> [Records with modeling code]
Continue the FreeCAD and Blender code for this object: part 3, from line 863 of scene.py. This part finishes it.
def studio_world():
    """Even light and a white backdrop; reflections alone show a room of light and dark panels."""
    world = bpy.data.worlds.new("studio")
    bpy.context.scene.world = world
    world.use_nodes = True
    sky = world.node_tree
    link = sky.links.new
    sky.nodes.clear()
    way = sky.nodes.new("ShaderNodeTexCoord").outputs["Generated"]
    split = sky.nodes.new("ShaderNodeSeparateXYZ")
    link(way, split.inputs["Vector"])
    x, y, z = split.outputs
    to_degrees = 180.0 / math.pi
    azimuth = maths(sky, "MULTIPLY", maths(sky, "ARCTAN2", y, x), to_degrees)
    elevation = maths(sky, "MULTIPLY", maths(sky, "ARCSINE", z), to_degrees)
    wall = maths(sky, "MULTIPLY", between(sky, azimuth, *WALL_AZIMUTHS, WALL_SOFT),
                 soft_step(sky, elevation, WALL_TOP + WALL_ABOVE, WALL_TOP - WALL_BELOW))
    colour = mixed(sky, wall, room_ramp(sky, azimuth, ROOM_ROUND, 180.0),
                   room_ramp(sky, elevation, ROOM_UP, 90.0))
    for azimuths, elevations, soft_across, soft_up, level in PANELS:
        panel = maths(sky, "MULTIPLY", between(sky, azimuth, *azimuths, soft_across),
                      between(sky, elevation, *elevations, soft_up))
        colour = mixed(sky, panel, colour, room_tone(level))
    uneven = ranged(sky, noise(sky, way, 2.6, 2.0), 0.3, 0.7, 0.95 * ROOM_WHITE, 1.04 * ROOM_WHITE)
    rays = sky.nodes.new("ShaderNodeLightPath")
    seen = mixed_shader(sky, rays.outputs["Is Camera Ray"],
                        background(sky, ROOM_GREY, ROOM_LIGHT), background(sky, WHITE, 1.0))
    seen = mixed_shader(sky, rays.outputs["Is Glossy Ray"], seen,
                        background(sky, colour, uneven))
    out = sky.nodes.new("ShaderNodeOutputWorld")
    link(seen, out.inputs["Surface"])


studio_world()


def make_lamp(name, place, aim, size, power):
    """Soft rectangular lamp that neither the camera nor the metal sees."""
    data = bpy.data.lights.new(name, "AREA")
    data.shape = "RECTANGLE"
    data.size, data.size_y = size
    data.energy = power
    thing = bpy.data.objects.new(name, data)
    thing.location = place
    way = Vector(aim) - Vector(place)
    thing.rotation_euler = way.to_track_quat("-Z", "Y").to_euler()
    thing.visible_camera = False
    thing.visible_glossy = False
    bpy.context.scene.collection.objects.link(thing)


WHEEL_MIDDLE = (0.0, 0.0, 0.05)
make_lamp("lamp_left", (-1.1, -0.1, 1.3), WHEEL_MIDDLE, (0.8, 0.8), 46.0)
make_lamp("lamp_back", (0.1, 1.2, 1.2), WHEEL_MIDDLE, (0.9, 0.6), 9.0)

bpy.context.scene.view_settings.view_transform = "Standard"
---
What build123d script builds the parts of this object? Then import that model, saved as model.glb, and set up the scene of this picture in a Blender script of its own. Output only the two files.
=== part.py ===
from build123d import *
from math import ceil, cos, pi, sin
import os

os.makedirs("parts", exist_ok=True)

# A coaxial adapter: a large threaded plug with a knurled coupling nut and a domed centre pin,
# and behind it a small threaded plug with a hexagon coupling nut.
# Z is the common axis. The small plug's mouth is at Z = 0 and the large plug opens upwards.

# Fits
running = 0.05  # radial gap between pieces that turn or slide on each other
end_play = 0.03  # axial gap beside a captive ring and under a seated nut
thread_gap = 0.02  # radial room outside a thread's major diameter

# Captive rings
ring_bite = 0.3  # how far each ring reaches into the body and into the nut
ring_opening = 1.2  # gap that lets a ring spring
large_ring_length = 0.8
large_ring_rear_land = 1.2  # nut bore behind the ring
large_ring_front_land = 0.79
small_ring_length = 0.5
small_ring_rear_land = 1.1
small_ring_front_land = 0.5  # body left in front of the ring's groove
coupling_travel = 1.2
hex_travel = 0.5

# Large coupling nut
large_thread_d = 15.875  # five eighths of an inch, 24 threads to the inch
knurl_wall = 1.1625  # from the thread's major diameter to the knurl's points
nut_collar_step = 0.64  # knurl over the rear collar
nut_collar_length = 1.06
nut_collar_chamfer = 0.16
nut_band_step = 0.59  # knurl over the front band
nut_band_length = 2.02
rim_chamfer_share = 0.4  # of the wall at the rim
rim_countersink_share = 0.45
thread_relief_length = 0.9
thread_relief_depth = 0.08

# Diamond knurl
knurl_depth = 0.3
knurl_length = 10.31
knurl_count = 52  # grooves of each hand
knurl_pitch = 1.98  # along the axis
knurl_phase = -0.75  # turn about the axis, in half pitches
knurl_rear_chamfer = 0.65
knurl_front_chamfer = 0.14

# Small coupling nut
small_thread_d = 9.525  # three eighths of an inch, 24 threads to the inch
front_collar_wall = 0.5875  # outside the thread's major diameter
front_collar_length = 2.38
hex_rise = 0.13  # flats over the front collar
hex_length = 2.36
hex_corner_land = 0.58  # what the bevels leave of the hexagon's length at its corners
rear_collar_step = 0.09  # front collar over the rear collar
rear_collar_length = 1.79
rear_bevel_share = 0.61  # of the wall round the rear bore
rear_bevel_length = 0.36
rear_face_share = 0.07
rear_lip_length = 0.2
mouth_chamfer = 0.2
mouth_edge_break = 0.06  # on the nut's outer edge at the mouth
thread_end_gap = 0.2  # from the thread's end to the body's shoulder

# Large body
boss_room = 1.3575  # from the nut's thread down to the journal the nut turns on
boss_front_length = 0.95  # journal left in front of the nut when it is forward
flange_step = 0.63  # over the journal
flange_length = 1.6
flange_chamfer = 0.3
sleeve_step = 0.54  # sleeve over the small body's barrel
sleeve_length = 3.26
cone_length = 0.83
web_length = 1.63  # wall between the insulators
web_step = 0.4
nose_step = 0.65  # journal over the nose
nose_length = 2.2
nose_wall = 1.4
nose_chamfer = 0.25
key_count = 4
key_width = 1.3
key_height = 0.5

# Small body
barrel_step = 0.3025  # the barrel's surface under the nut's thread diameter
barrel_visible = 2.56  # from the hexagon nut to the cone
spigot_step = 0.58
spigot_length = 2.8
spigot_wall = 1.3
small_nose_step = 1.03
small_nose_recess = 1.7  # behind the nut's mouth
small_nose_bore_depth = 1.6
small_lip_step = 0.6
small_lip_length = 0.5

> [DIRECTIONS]
Where a line of the records above holds the word "Blender", copy that line.

> [THE REPLY]
Continue the FreeCAD and Blender code for this object: part 3, from line 863 of scene.py. This part finishes it.
What build123d script builds the parts of this object? Then import that model, saved as model.glb, and set up the scene of this picture in a Blender script of its own. Output only the two files.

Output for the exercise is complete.